Linguists Discover New Language Spoken By Just 280 People
English may be the most widespread language in the world, but across the globe people are speaking more languages than experts can keep track of. Linguists estimate there are up to 7,106 languages spoken in the world today—and now they’ve found another.
Researchers from Sweden’s Lund University have discovered a previously unknown language spoken by a small hunter-gatherer community in northern Malaysia. The team was studying a group of languages (called the Aslian languages) spoken by the indigenous people of the Malay peninsula. They noticed that they could separate out a distinct language in the data they were collecting on Jahai, an Aslian language. Some of what they were hearing resembled other Aslian languages from faraway parts of the peninsula.
Here’s Vittoria Traverso, reporting for Atlas Obscura:
The new language has been dubbed Jedek, and it is spoken by just 280 people in a single village. It is particularly interesting that the language was not discovered among an isolated tribe, but rather in a village that had been studied before by anthropologists, according to Niclas Burenhult, a linguist at Lund University. “As linguists,” he said, “we had a different set of questions and found something that the anthropologists missed.”
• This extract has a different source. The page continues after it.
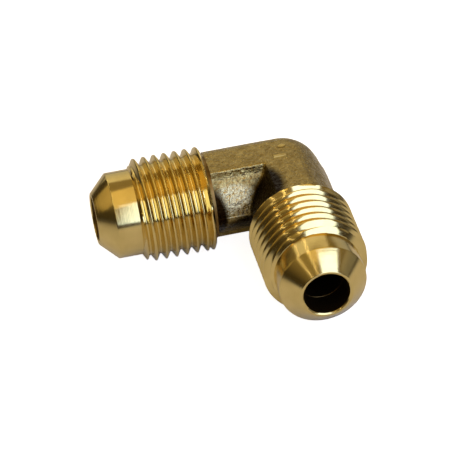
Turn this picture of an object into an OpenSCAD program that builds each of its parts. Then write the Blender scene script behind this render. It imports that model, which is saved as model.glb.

As often is the case in the development of languages, Jedek reflects the culture and traditions of its speakers. This tiny subset of the peninsula’s population lives communally—thus, they lack words that signify ownership or occupation. Instead, they have more words that indicate sharing activities and notions of equality.
Language can affect how we see color or how we experience emotions. Jedek, too, is yet another example of how languages can surprise us and influence our understanding of people around the world.